THE REQUEST
Output exactly the lines that run from the line containing "shift, size = centre_on_floor(list(bpy.data.objects))" through the line containing "pitch * j / steps.", with both ends included.

### DATASET RECORDS

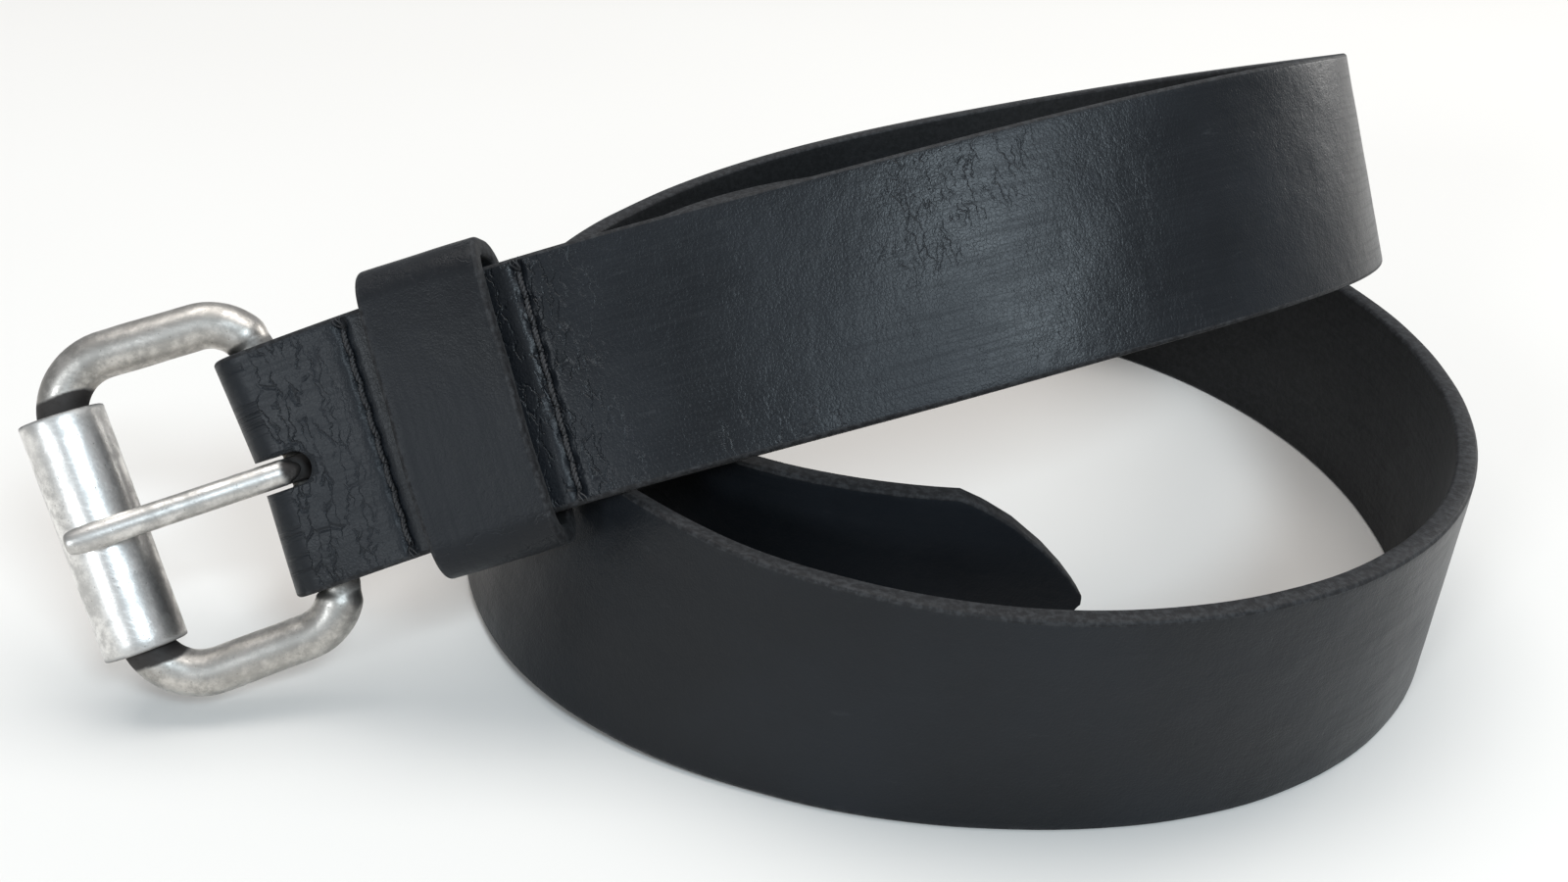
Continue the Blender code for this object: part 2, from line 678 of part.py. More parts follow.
def add_prong(mat):
    path, radii = prong_shank()
    rings = sweep(path, radii, PRONG_SIDES, Vector((0.0, 1.0, 0.0)))
    verts, faces = join_rings(rings, closed=False)
    shank = add_object("buckle_prong", verts, faces, mat)
    shank.matrix_world = buckle_matrix()

    rings = []
    for i in range(EYE_SIDES):
        angle = 2 * math.pi * i / EYE_SIDES
        ring = []
        for radius, y in ((EYE_BORE, -1), (EYE_RADIUS, -1), (EYE_RADIUS, 1), (EYE_BORE, 1)):
            ring.append((radius * math.cos(angle), y * EYE_HALF_WIDTH, radius * math.sin(angle)))
        rings.append(ring)
    verts, faces = join_rings(rings, closed=True)
    tool = cut(shank, "tool_eye", verts, faces)
    shank.modifiers[tool.name].operation = "UNION"
    return shank


def centre_on_floor(objects):
    """Stand the whole belt on the floor with the middle of its outline over the origin."""
    graph = bpy.context.evaluated_depsgraph_get()
    low = Vector((1e9, 1e9, 1e9))
    high = -low
    for obj in objects:
        if obj.hide_render:
            continue
        held = obj.evaluated_get(graph)
        for vertex in held.data.vertices:
            point = obj.matrix_world @ vertex.co
            low = Vector(map(min, low, point))
            high = Vector(map(max, high, point))
    shift = Vector((-(low.x + high.x) / 2, -(low.y + high.y) / 2, -low.z))
    for obj in objects:
        obj.matrix_world = Matrix.Translation(shift) @ obj.matrix_world
    return shift, high - low


def build():
    clear_scene()
    leather = make_material("strap_leather", (0.018, 0.021, 0.026), 0.42, 0.0)
    keeper_leather = make_material("keeper_leather", (0.016, 0.018, 0.022), 0.46, 0.0)
    thread = make_material("waxed_thread", (0.010, 0.010, 0.011), 0.6, 0.0)
    frame_metal = make_material("frame_metal", (0.42, 0.39, 0.36), 0.38, 1.0)
    roller_metal = make_material("roller_metal", (0.50, 0.48, 0.45), 0.34, 1.0)
    prong_metal = make_material("prong_metal", (0.44, 0.42, 0.39), 0.36, 1.0)
    staple_steel = make_material("staple_steel", (0.55, 0.55, 0.56), 0.35, 1.0)
    add_strap(leather)
    add_threads(thread)
    add_keeper(keeper_leather, staple_steel)
    add_frame(frame_metal)
    add_roller(roller_metal)
    add_prong(prong_metal)
    bpy.context.view_layer.update()
    shift, size = centre_on_floor(list(bpy.data.objects))
    print("shift", [round(x / MM, 3) for x in shift], "size", [round(x / MM, 2) for x in size])


build()
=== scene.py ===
"""A coiled leather belt with a roller buckle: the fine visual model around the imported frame."""
import math

import bmesh
import bpy
from mathutils import Matrix, Vector, noise


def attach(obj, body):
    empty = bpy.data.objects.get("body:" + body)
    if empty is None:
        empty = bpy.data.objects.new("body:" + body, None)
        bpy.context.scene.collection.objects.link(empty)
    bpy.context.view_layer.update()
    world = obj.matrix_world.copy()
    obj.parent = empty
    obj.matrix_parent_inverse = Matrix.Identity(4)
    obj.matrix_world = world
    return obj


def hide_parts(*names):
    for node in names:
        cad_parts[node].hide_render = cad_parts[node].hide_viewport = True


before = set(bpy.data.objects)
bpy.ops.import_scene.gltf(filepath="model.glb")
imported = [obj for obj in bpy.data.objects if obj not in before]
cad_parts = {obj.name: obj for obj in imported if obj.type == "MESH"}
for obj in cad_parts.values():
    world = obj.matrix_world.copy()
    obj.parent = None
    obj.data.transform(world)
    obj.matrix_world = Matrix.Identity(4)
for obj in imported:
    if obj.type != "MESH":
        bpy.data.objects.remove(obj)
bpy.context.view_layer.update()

MM = 0.001
CM = 0.01

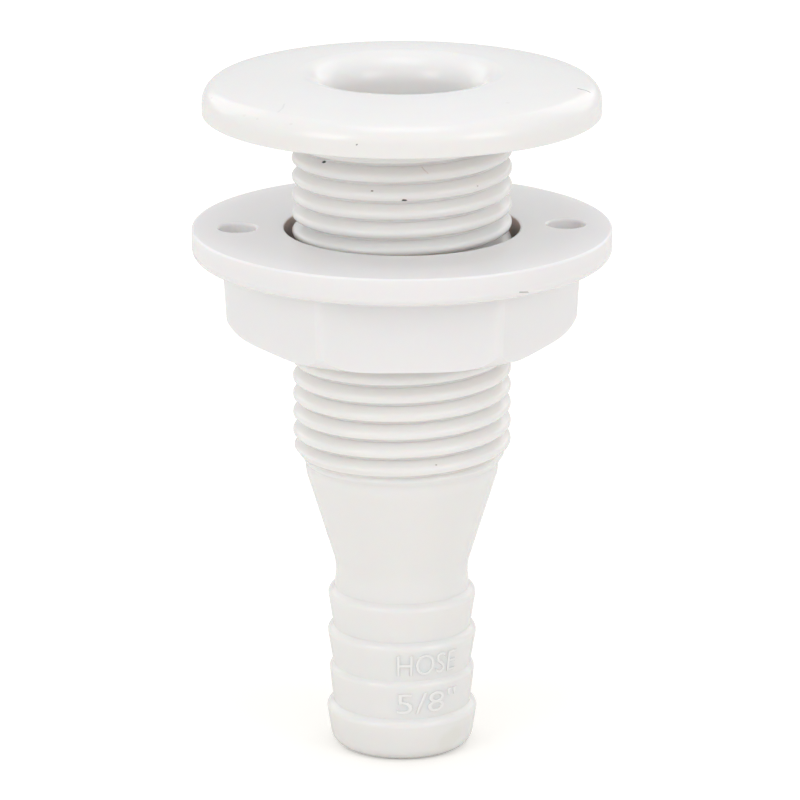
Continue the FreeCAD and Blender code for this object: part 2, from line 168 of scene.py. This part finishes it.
def shank(steps):
    """The thread as one skin: point (i, j) has angle a_j and height b_i + pitch * j / steps.

    b_i runs down the ridge's section, turn after turn, so a row climbs like a right-hand thread, and
    row i ends where the row one turn higher begins. Heights stay between the seat's recess and the
    thread's foot, and the radius is the section's there, but no more than the lead-in cone's.
    """
    section = ridge()
    turns = math.ceil((THREAD_TOP + PITCH / 2 + SHANK_LENGTH) / PITCH) + 1
    base = (THREAD_TOP - PITCH * np.arange(turns)[:, None] + section[:, 0]).reshape(-1, 1)
    lift = PITCH * np.arange(steps) / steps
    z = np.clip(base + lift, -SHANK_LENGTH, RECESS)
    height = (z - THREAD_TOP - lift + PITCH / 2) % PITCH - PITCH / 2
    r = np.interp(height, section[::-1, 0], section[::-1, 1], period=PITCH)
    r = np.minimum(r, CORE + (THREAD_RADIUS - CORE) * (z + SHANK_LENGTH) / LEAD_IN)
    angle = TURN * np.arange(steps) / steps
    vertices = np.stack([r * np.cos(angle), r * np.sin(angle), z], axis=-1).reshape(-1, 3)
    i, j = np.meshgrid(np.arange(len(base) - 1), np.arange(steps), indexing="ij")
    last = j == steps - 1
    near, far = (np.where(last, np.maximum(row - len(section), 0), row) * steps for row in (i, i + 1))
    on = (j + 1) % steps
    faces = np.stack([i * steps + j, (i + 1) * steps + j, far + on, near + on], axis=-1)
    return vertices, faces.reshape(-1, 4)


def linear(code):
    """The linear RGBA of an sRGB hex colour."""
    channels = [int(code[k : k + 2], 16) / 255 for k in (1, 3, 5)]
    return [c / 12.92 if c <= 0.04045 else ((c + 0.055) / 1.055) ** 2.4 for c in channels] + [1.0]


def node(tree, kind, settings=(), inputs=(), links=()):
    """Adds a node: settings are its properties, inputs its sockets' values, links its sockets' sources."""
    made = tree.nodes.new(kind)
    for name, value in dict(settings).items():
        setattr(made, name, value)

    def socket(name):
        usable = [s for s in made.inputs if s.enabled]
        return usable[name] if isinstance(name, int) else next(s for s in usable if s.name == name)

    for name, value in dict(inputs).items():
        socket(name).default_value = value
    for name, output in dict(links).items():
        tree.links.new(output, socket(name))
    return made


def place_on(r, degrees, z):
    """The point in metres at radius r mm, turned degrees from +X, at height z mm."""
    angle = math.radians(degrees)
    return Vector((r * math.cos(angle), r * math.sin(angle), z)) * MM


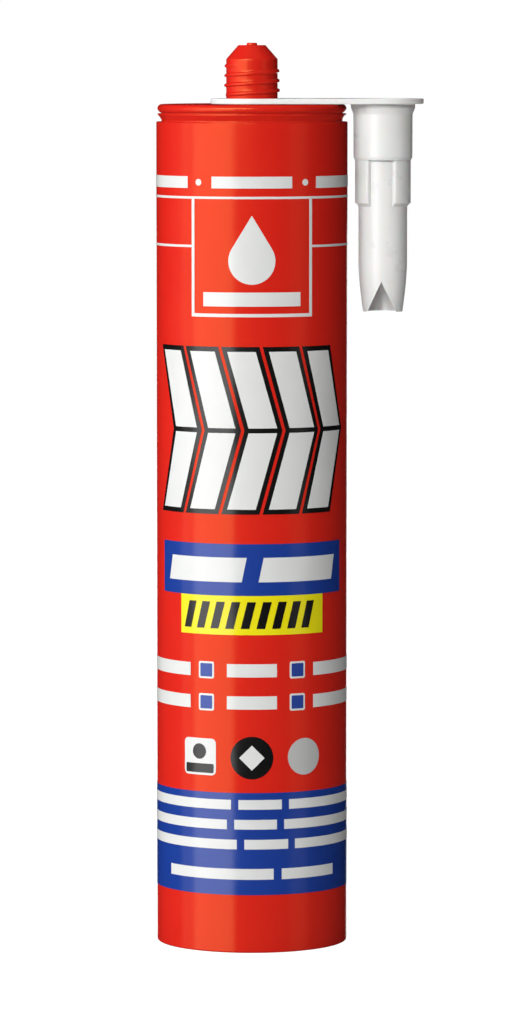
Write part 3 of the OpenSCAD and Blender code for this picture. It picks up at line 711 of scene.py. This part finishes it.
class CARTRIDGE_OT_print(bpy.types.Operator):
    """Lay the films of ink round the barrel"""

    bl_idname = "cartridge.print"
    bl_label = "Print"

    # Angle between two creases of a film, which follow the barrel's curve
    crease = radians(1.5)

    def execute(self, context):
        p, finishes = context.scene.print_sizes, context.scene.finishes
        self.p = p
        self.r = context.scene.cartridge_sizes.barrel_r
        self.first = self.r + p.gap
        self.second = self.first + p.film + p.gap
        for name in ("white", "blue", "yellow", "black", "grey"):
            self.bm = bmesh.new()
            getattr(self, name)(p)
            # Cured offset ink: a glossy film, mottled where it didn't wet the plastic evenly.
            # Its fine relief is coarser than the real 0.1 mm.
            add_piece(
                f"{name}_print_film", self.bm,
                polymer(f"Glossy {name} offset ink", getattr(finishes, f"{name}_ink"), rough=0.2,
                        grain=0.3 * MM, depth=0.001 * MM, patch=5 * MM, tone=0.05, IOR=1.5),
                "cartridge_body", f"{name}_print")
        return {"FINISHED"}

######

FULL OUTPUT
    shift, size = centre_on_floor(list(bpy.data.objects))
    print("shift", [round(x / MM, 3) for x in shift], "size", [round(x / MM, 2) for x in size])


build()
=== scene.py ===
"""A coiled leather belt with a roller buckle: the fine visual model around the imported frame."""
import math

import bmesh
import bpy
from mathutils import Matrix, Vector, noise


def attach(obj, body):
    empty = bpy.data.objects.get("body:" + body)
    if empty is None:
        empty = bpy.data.objects.new("body:" + body, None)
        bpy.context.scene.collection.objects.link(empty)
    bpy.context.view_layer.update()
    world = obj.matrix_world.copy()
    obj.parent = empty
    obj.matrix_parent_inverse = Matrix.Identity(4)
    obj.matrix_world = world
    return obj


def hide_parts(*names):
    for node in names:
        cad_parts[node].hide_render = cad_parts[node].hide_viewport = True


before = set(bpy.data.objects)
bpy.ops.import_scene.gltf(filepath="model.glb")
imported = [obj for obj in bpy.data.objects if obj not in before]
cad_parts = {obj.name: obj for obj in imported if obj.type == "MESH"}
for obj in cad_parts.values():
    world = obj.matrix_world.copy()
    obj.parent = None
    obj.data.transform(world)
    obj.matrix_world = Matrix.Identity(4)
for obj in imported:
    if obj.type != "MESH":
        bpy.data.objects.remove(obj)
bpy.context.view_layer.update()

MM = 0.001
CM = 0.01

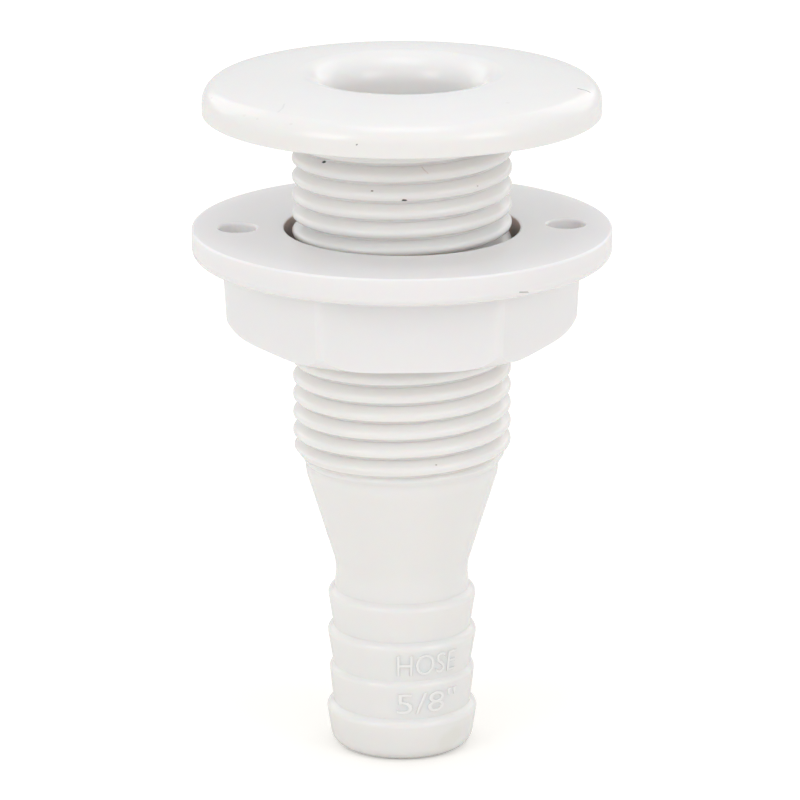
Continue the FreeCAD and Blender code for this object: part 2, from line 168 of scene.py. This part finishes it.
def shank(steps):
    """The thread as one skin: point (i, j) has angle a_j and height b_i + pitch * j / steps.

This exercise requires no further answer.